# EXERCISE REQUIREMENTS:
Find how many lines contain "kept" and state only that number.

# SOURCE DATA:
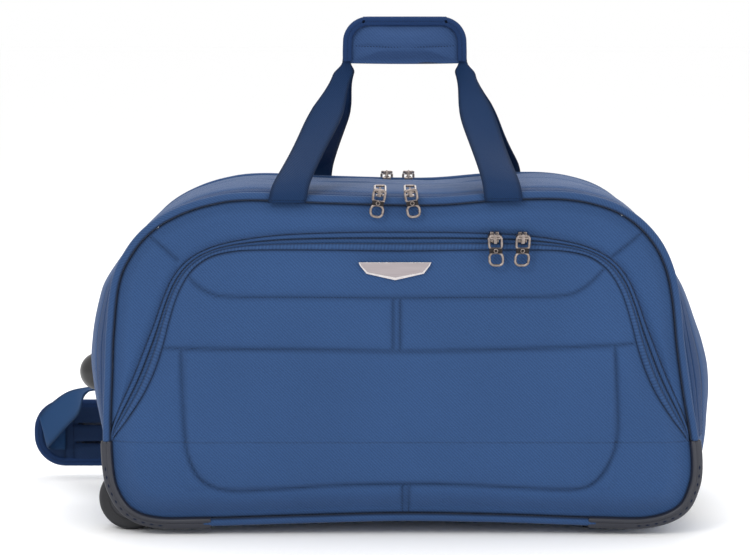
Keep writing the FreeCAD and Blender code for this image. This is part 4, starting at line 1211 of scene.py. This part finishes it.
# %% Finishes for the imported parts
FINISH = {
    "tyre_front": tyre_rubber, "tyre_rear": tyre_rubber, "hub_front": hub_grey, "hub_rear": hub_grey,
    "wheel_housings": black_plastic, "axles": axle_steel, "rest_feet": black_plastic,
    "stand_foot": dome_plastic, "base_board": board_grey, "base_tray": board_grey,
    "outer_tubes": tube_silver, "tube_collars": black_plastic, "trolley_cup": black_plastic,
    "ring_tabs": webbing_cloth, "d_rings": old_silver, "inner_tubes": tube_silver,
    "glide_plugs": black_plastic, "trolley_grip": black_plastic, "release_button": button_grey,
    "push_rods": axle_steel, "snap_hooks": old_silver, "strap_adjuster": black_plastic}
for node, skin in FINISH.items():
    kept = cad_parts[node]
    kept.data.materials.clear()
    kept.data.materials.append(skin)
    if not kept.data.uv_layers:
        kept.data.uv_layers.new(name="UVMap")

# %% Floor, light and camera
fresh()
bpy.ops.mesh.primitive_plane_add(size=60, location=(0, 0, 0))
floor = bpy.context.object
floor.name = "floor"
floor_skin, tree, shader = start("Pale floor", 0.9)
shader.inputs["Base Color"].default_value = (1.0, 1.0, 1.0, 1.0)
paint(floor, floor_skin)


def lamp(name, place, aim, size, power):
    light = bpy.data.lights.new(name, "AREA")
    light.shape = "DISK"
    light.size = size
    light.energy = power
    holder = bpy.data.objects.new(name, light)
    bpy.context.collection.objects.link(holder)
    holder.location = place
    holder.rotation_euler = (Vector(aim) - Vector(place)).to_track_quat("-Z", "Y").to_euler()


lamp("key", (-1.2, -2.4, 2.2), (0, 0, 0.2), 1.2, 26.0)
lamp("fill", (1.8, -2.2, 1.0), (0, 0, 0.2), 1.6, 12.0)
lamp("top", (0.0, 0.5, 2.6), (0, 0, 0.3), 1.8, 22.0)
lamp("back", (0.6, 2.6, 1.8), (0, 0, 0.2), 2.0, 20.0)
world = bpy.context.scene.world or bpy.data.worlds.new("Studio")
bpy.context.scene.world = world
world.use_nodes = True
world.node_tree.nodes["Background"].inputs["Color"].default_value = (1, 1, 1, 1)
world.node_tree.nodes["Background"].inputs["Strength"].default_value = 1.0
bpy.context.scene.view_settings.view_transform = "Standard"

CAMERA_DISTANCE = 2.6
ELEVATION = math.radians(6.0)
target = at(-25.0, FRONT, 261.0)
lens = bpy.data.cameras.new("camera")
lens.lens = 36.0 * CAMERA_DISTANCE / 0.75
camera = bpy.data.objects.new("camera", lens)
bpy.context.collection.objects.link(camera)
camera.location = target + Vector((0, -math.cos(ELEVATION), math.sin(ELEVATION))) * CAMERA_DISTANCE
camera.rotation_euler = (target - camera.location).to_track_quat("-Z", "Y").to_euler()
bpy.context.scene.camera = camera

# ANSWER TO THIS EXERCISE:
5